To strengthen ties with investors, an FSS delegation led by Vice Chair Ham Yong-il will visit Hong Kong next Wednesday to meet with global banks and regulators. The delegation will hold meetings with those responsible for Korean investments to introduce local rules and collect feedback for improvement.

Lee noted that no definitive decisions have been made regarding the temporary ban on short selling, which is due for review in July. However, given the recent cases of illegal short selling, industry insiders expect that the ban is likely to be extended.

In the context of misselling equity-linked securities, Lee commented negatively about the complete ban on high-risk derivative products, pointing out that the issue wasn't with the product itself, but with how it was marketed.
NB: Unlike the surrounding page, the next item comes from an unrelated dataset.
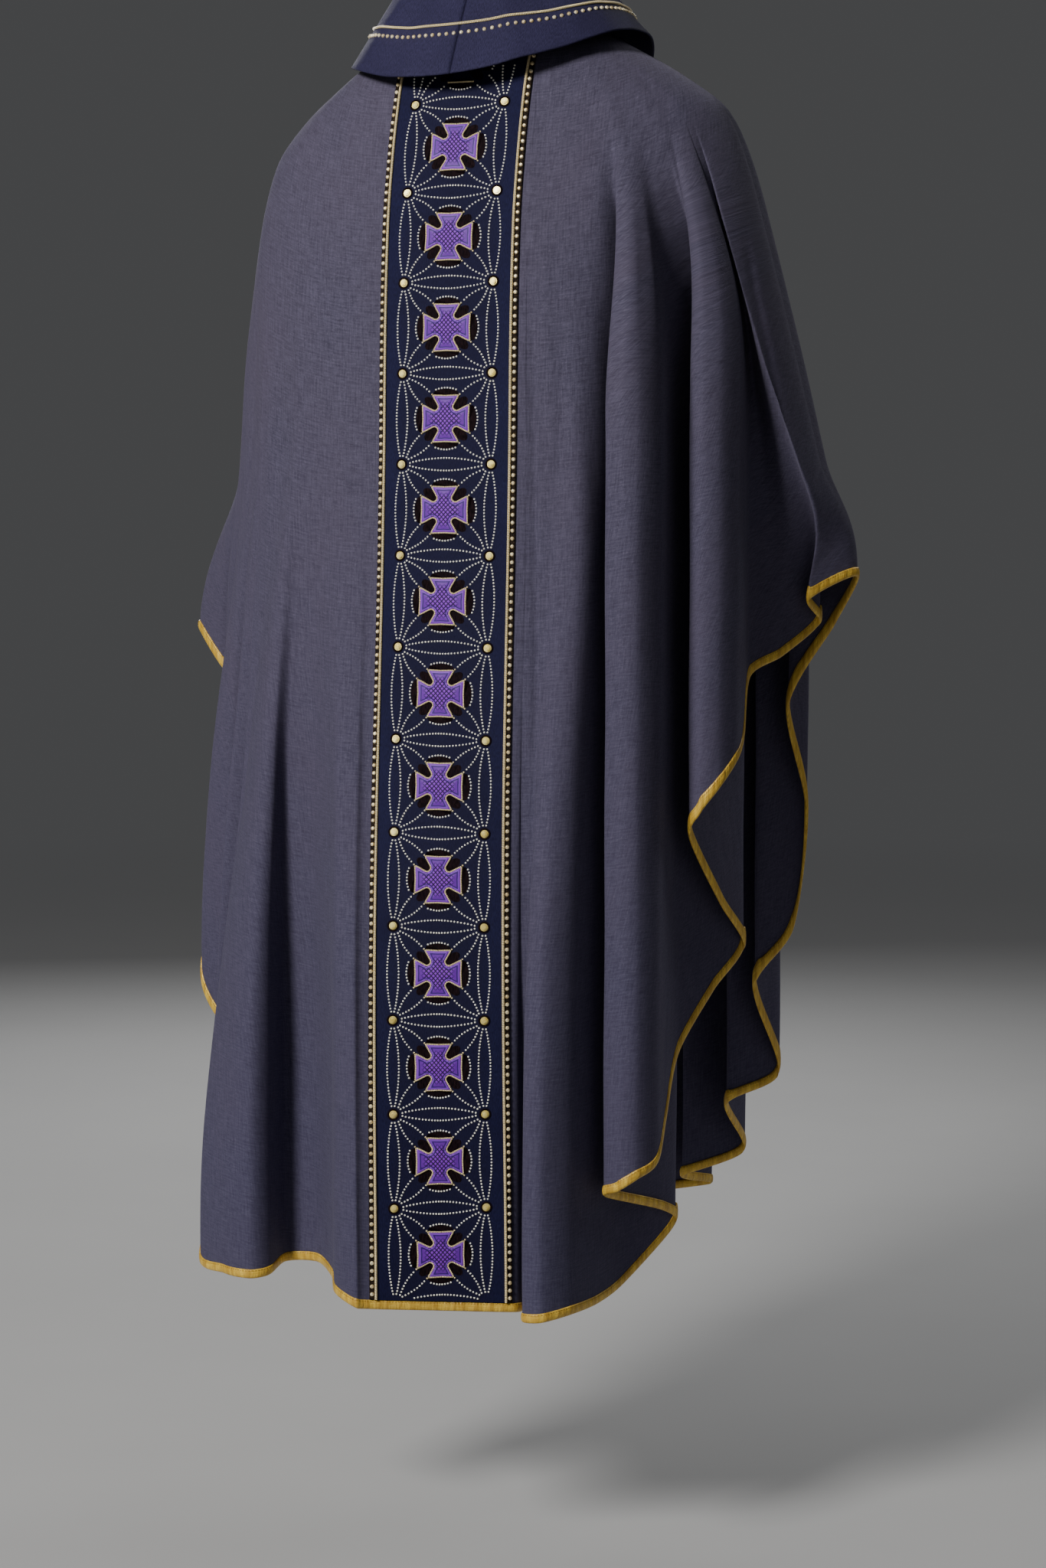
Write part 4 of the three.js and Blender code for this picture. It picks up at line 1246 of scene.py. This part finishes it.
def model_cross(outline):
    """A disc drawn to the outline, cut into a fine grid, then padded by its distance from the edge."""
    start_shape()
    bpy.ops.mesh.primitive_circle_add(vertices=len(outline), radius=CROSS_REACH * MM, fill_type="NGON")
    disc = bpy.context.object.data
    for point, (a, b) in zip(disc.vertices, outline[::-1]):
        point.co = (a * MM, b * MM, 0)
    bpy.ops.object.mode_set(mode="EDIT")
    for cut in np.arange(CUT_FROM, CUT_TO, CUT_PITCH):
        for way in ((1, 0, 0), (0, 1, 0)):
            bpy.ops.mesh.select_all(action="SELECT")
            bpy.ops.mesh.bisect(plane_co=Vector(way) * cut * MM, plane_no=way)
    bpy.ops.mesh.select_all(action="SELECT")
    bpy.ops.mesh.normals_make_consistent(inside=False)
    bpy.ops.mesh.quads_convert_to_tris()
    points, faces = take_shape()
    distance = outline_distance(points[:, :2], outline)
    points[:, 2] = np.interp(distance, PAD[:, 0], PAD[:, 1])
    return points, faces, distance


# %% Thirteen crosses on the band
CROSS_LIFT = 0.1
TIP_OUT, TIP_LIFT = 0.9, 0.3  # the small bead at each corner of an arm
outline = cross_outline()
shape, shape_faces, shape_mask = model_cross(outline)
first, second, third = (shape[shape_faces[0][:, i], :2] for i in range(3))
area = np.cross(second - first, third - first) / 2
drawn = np.cross(outline, np.roll(outline, -1, 0)).sum() / 2
print("cross", np.ptp(shape, axis=0).round(1), "mm,", len(area), "faces, area", area.sum().round(1), "of",
      abs(drawn).round(1), "mm2, faces turned under", int((area < 0).sum()))
points, faces, edge_parts, tips = [], [], [], []
for k in range(CROSS_COUNT):
    zc = cross_z(k)
    points.append(band_frame(shape[:, 0], zc + shape[:, 1], shape[:, 2] + CROSS_LIFT)[0])
    faces.append(shape_faces[0] + k * len(shape))
    loop = np.concatenate([outline, outline[:2]])
    centre, normals = band_frame(loop[:, 0], zc + loop[:, 1], EDGE_LIFT)
    edge_parts.append(tube(centre, normals, EDGE_RADIUS, EDGE_SIDES))
    for sx in (1, -1):
        for sz in (1, -1):
            for a, b in CORNERS:
                tips.append((sx * (a + TIP_OUT), zc + sz * (b + TIP_OUT)))
crosses = add_mesh("violet_crosses", np.concatenate(points), np.concatenate(faces), VIOLET,
                   np.tile(shape[:, :2] * MM, (CROSS_COUNT, 1)), np.tile(shape_mask, CROSS_COUNT))
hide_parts(*["cross_%02d" % (k + 1) for k in range(CROSS_COUNT)])
cross_cords = join_tubes("cross_cords", edge_parts)
tips = np.array(tips)
places, normals = band_frame(tips[:, 0], tips[:, 1], TIP_LIFT)
cross_tips = lay_copies("cross_tips", DOT, places, normals, BEAD)

# one more cross lies under the collar: only the end of its lower arm shows
hidden_z = cross_z(-1)
chord = np.stack([np.linspace(-ARM_HALF, ARM_HALF, 14), np.full(14, -CROSS_REACH)], -1)
centre, normals = band_frame(chord[:, 0], hidden_z + chord[:, 1], EDGE_LIFT)
hidden_arm = join_tubes("cross_arm_under_collar", [tube(centre, normals, EDGE_RADIUS, EDGE_SIDES)])


# %% [markdown]
# ## Collar
# A soft turned-over collar: two halves, each a double layer with a rolled free edge, sewn together
# at the centre back. The COLLAR table gives its section at the sides, back and front, from the neck
# seam up, over and down. A smooth surface runs through the nine rows, with soft swells listed one by one.


# %% Rows of the collar
def neck_seam(x, y):
    """The point on the cloth's neck edge that lies in the direction of (x, y), found by halving."""
    aim = np.arctan2(np.abs(x), y)
    near = np.zeros_like(aim)
    far = np.where(x > 0, FRONT_CENTRE - COUNT, FRONT_CENTRE).astype(float)
    for _ in range(30):
        u = (near + far) / 2
        point = cloth(u, neck_height(u))
        low = np.arctan2(np.abs(point[..., 0]), point[..., 1]) < aim
        near, far = np.where(low, u, near), np.where(low, far, u)
    top = neck_height(near)
    return cloth(near, top) + facing(cloth, near, top) * COLLAR_SEAT


def collar_rows(turn):
    """Points of the nine rows of the section, for each turn about the neck."""
    c, s = np.cos(turn), np.sin(turn)
    rows = []
    for step, (side, to_back, to_front, side_z, back_z, front_z) in enumerate(COLLAR):
        depth = np.where(c > 0, to_back, -to_front)
        tilt = COLLAR_TILT * (step / COLLAR_LAST) ** 2
        x = -side * s
        z = side_z + (np.where(c > 0, back_z, front_z) - side_z) * c * c - x * tilt
        rows.append(neck_seam(x, depth * c) if step == 0 else np.stack([x, depth * c, z], -1))
    return np.stack(rows)


# %% A smooth surface through the rows
def collar_face(turn, step):
    """A smooth surface through the rows; step runs from 0 at the neck seam to 8 at the free edge."""
    rows = collar_rows(turn)
    i = np.clip(np.floor(step).astype(int), 0, COLLAR_LAST - 1)
    pick = np.arange(len(turn))
    a, b, c, d = (rows[np.clip(i + k, 0, COLLAR_LAST), pick] for k in (-1, 0, 1, 2))
    return hermite(b, c, (c - a) / 2, (d - b) / 2, (step - i)[:, None])


def collar_surface(turn, step):
    turn, step = np.broadcast_arrays(np.asarray(turn, float), np.asarray(step, float))
    return collar_face(turn.ravel(), step.ravel()).reshape(*turn.shape, 3)


def collar_facing(turn, step):
    along = collar_surface(turn + 0.02, step) - collar_surface(turn - 0.02, step)
    lower, upper = np.minimum(COLLAR_LAST, step + 0.05), np.maximum(0, step - 0.05)
    down = collar_surface(turn, lower) - collar_surface(turn, upper)
    return -unit(np.cross(along, down))


# %% Soft swells
COLLAR_FOLDS = [  # turn, lean, height (minus is a trough), width
    (0.32, 0.25, 1.6, 0.1), (0.62, 0.3, -1.4, 0.12), (1.05, 0.2, 1.5, 0.14), (1.6, -0.1, -1.6, 0.16),
    (2.2, -0.2, 1.4, 0.14), (2.75, -0.1, -1.3, 0.12), (-0.4, -0.25, -1.5, 0.12), (-0.75, -0.3, 1.6, 0.12),
    (-1.25, -0.15, -1.3, 0.16), (-1.8, 0.1, 1.5, 0.15), (-2.4, 0.2, -1.4, 0.14),
]
FOLD_STEP = 3  # the swells begin near the top, where the collar turns over


def collar_swell(turn, step):
    """Height of the soft swells of the turned-over part."""
    f = np.clip((step - FOLD_STEP) / (COLLAR_LAST - FOLD_STEP), 0, 1)
    total = np.zeros_like(f * turn)
    for at, lean, deep, wide in COLLAR_FOLDS:
        total = total + deep * np.exp(-(((turn - at - lean * (f - 0.5)) / wide) ** 2))
    return total * ease(f * 1.5)


def collar_skin(turn, step, out=0.0):
    """Points on the collar with its swells, and the normals there."""
    turn, step = np.broadcast_arrays(np.asarray(turn, float), np.asarray(step, float))
    point, normal = collar_surface(turn, step), collar_facing(turn, step)
    return point + normal * (collar_swell(turn, step) + out)[..., None], normal


# %% The two halves
COLLAR_TURNS, COLLAR_STEPS, COLLAR_WALL = 121, 65, 2.5
ROLL_OUT = [-0.15, -0.8, -1.4, -2.0, -2.35]  # the rolled edge: height against the outer face
ROLL_DOWN = [0.6, 1.2, 1.4, 1.2, 0.6]  # and reach beyond the last row
RIDGE_TURN = 110  # at the centre back, a turn of one radian is about this long
RIDGE_HIGH, RIDGE_PLACE, RIDGE_WIDE, GROOVE_WIDE = 0.9, 2.0, 1.3, 0.9


def make_collar(name, node, sign):
    turn = sign * np.linspace(0, math.pi, COLLAR_TURNS)
    steps = np.linspace(0, COLLAR_LAST, COLLAR_STEPS)
    step = np.concatenate([steps, np.full(len(ROLL_OUT), float(COLLAR_LAST)), steps[::-1]])
    out = np.concatenate([np.zeros(COLLAR_STEPS), ROLL_OUT, np.full(COLLAR_STEPS, -COLLAR_WALL)])
    grid_turn, grid_step = np.meshgrid(turn, step, indexing="ij")
    points, normal = collar_skin(grid_turn, grid_step, np.broadcast_to(out, grid_turn.shape))
    # the free edge is rolled, and a ridge runs down each side of the centre seam
    down = unit(collar_surface(turn, COLLAR_LAST) - collar_surface(turn, COLLAR_LAST - 0.1))
    roll = slice(COLLAR_STEPS, COLLAR_STEPS + len(ROLL_DOWN))
    points[:, roll] += down[:, None] * np.array(ROLL_DOWN)[None, :, None]
    off = np.abs(grid_turn) * RIDGE_TURN
    ridge = np.exp(-(((off - RIDGE_PLACE) / RIDGE_WIDE) ** 2)) - np.exp(-((off / GROOVE_WIDE) ** 2))
    ridge = ridge * RIDGE_HIGH
    points += normal * (ridge * (out > -1))[..., None]
    points[0, :, 0] -= sign * SEAM / 2
    points[-1, :, 0] -= sign * SEAM / 2
    across, down_run = run_length(points, 0), run_length(points, 1)
    uv = np.stack([across * sign, down_run], -1) * MM
    faces = grid_faces(*grid_turn.shape, True)
    # a flat cap closes each end, at the centre back and the centre front
    high = len(step)
    j = np.arange(high // 2)
    for end, flip in ((0, False), (len(turn) - 1, True)):
        cap = np.stack([j, j + 1, high - 2 - j, high - 1 - j], -1)[: high // 2 - 1] + end * high
        faces = np.concatenate([faces, cap if flip else cap[:, ::-1]])
    faces = faces if sign > 0 else faces[:, ::-1]
    piece = add_mesh(name, points, faces, COLLAR_SATIN, uv)
    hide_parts(node)
    size, last = np.ptp(points.reshape(-1, 3), axis=0), COLLAR_STEPS - 1
    print(name, size.round(0), "mm, section", round(down_run[0, last]), "mm, free edge",
          round(across[-1, last]), "mm")
    return piece


collar_right = make_collar("collar_right_half", "collar_right", 1)
collar_left = make_collar("collar_left_half", "collar_left", -1)

# %% [markdown]
# ## Trimming the collar
# The cord and the seed beads run right round the collar near its free edge, at a fixed step of the
# collar's section, evenly spaced by their length along the line.

# %% Cord and beads on the collar
CORD_STEP, BEAD_STEP = 6.55, 6.85  # on the collar's section, where 8 is the free edge
COLLAR_BEAD_PITCH = 7.6
turn = np.linspace(-math.pi, math.pi, 480)
centre, normal = collar_skin(turn, np.full(len(turn), CORD_STEP), CORD_RADIUS * CORD_SINK)
collar_cord = join_tubes("collar_cord", [tube(centre, normal, CORD_RADIUS, CORD_SIDES)])
line, _ = collar_skin(turn, np.full(len(turn), BEAD_STEP))
run = np.concatenate([[0], np.cumsum(np.linalg.norm(np.diff(line, axis=0), axis=1))])
count = int(run[-1] / COLLAR_BEAD_PITCH)
bead_turn = np.interp((np.arange(count) + 0.5) / count * run[-1], run, turn)
places, normal = collar_skin(bead_turn, np.full(count, BEAD_STEP), 0.1)
collar_beads = lay_copies("collar_beads", BEAD_SHAPE, places, normal, BEAD)

# %% [markdown]

# %% [markdown]
# ## Studio
# A grey floor that fades into the backdrop, and one strong soft key light to the left of the
# camera, so that each fold is bright on its left flank and dark on its right. The other lights
# are weak: they only open the shadows and show the front in the other views.


# %% Studio
def area_light(name, where, aim, size, power, colour=(1, 1, 1)):
    """A round soft light; size in metres, power in watts."""
    data = bpy.data.lights.new(name, "AREA")
    data.shape, data.size, data.energy, data.color = "DISK", size, power, colour
    light = bpy.data.objects.new(name, data)
    bpy.context.scene.collection.objects.link(light)
    light.location = where
    light.rotation_euler = (Vector(aim) - Vector(where)).to_track_quat("-Z", "Y").to_euler()


FLOOR_Z = -1.517
FLOOR_TONE = 0.4
FADE_FROM, FADE_TO = 1.6, 7.0  # metres from the garment, where the floor fades out
WORLD_TONE, WORLD_STRENGTH = (0.72, 0.73, 0.75), 0.09
s = Shader("floor", (FLOOR_TONE,) * 3, 0.8, Specular_IOR_Level=0.0)
grain = s.noise((3, 3, 3), kind="Object", detail=3)
away = s.node("VectorMath", i0=s.node("TexCoord").outputs["Object"])
away.operation = "LENGTH"
# far off, the floor gives way to the world's own tone, so no horizon shows
far = s.span(away.outputs["Value"], FADE_FROM, FADE_TO)
s.put(s.bsdf.inputs["Emission Strength"], s.math("MULTIPLY", far, WORLD_STRENGTH))
s.bsdf.inputs["Emission Color"].default_value = (*WORLD_TONE, 1)
near = s.mix(grain, (FLOOR_TONE * 0.96,) * 3, (FLOOR_TONE * 1.04,) * 3)
floor_material = s.finish(s.mix(far, near, (0.0, 0.0, 0.0)))
bpy.ops.object.select_all(action="DESELECT")
bpy.ops.mesh.primitive_plane_add(size=120, location=(0, 0, FLOOR_Z))
floor = bpy.context.object
floor.name = "floor"
bpy.ops.object.transform_apply(location=True, rotation=False, scale=False)
floor.data.materials.append(floor_material)

area_light("key", (1.25, 3.85, 1.6), (0.0, 0.1, -0.6), 1.1, 250, (1.0, 0.98, 0.95))
area_light("fill", (-2.6, 2.4, 0.8), (0, 0, -0.6), 2.0, 3, (0.93, 0.95, 1.0))
area_light("rim", (-1.6, -2.6, 1.4), (0, 0, -0.6), 1.6, 26)
area_light("front", (1.6, -3.0, 0.7), (0, 0, -0.6), 2.0, 75)
world = bpy.data.worlds.new("studio")
world.use_nodes = True
world.node_tree.nodes["Background"].inputs["Color"].default_value = (*WORLD_TONE, 1)
world.node_tree.nodes["Background"].inputs["Strength"].default_value = WORLD_STRENGTH
bpy.context.scene.world = world

# %% [markdown]
# ## Camera
# It stands 3.3 m away, 20 degrees round from straight behind toward the garment's right, and
# below shoulder height.

# %% Camera
LENS, SENSOR = 75.55, 36.0  # millimetres
CAMERA_PLACE = (-1.149, 3.094, -0.45)
CAMERA_TILT, CAMERA_TURN = 84.87, 200  # degrees
camera = bpy.data.cameras.new("camera")
camera.lens, camera.sensor_width, camera.sensor_fit = LENS, SENSOR, "AUTO"
view = bpy.data.objects.new("camera", camera)
bpy.context.scene.collection.objects.link(view)
view.location = CAMERA_PLACE
view.rotation_euler = (math.radians(CAMERA_TILT), 0, math.radians(CAMERA_TURN))
bpy.context.scene.camera = view
print("camera", round(view.location.length, 2), "m from the neck")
"The problem with ELS was that the (sales) system was poorly designed, placing all downside risk on customers," he noted, denouncing the sellers that deliberately recommended the products to financially uneducated retail investors.

Around 11 local banks and brokerages were caught misselling ELS products tracking the slumping Hang Seng China Enterprises Index and are set to compensate trillions of won to local retail investors. Next week, the agency is slated to convene a dispute resolution committee next week to address representative cases and establish a framework for compensation.

Lee reiterated the need to delay the implementation of the financial investment income tax, which is set to take effect in 2025.

Under this forthcoming regulation, capital gains exceeding 50 million won from stock investments will incur a 20 percent tax, while gains over 300 million won will face a 25 percent tax.

Lee stressed that more discussion is needed to ensure the law accounts for the significant changes in the local investment landscape. "What we can say for the least right now is that the current approach will not work. A lot of capital could leave the market. We could see a domino effect of negative consequences."

While he declined to provide specifics on measures to address the real estate project financing crisis, he assured that the situation is "under control." He stated that, although there are public concerns about a possible workout crisis among major construction companies, the visible risk factors are being managed.

Addressing speculations about his potential move later this year, Lee indicated that he might leave his position before his official tenure ends in June next year. However, he stated his desire to resolve ongoing issues, particularly the real estate project financing crisis, before his departure.

"I think we'll get a sense of how the macroeconomic cycle will evolve by July or August. During the latter half of the year, we should have a clearer picture of how the normalization of the PF situation could develop," he said, adding, "After that, someone else may be able to take over the job."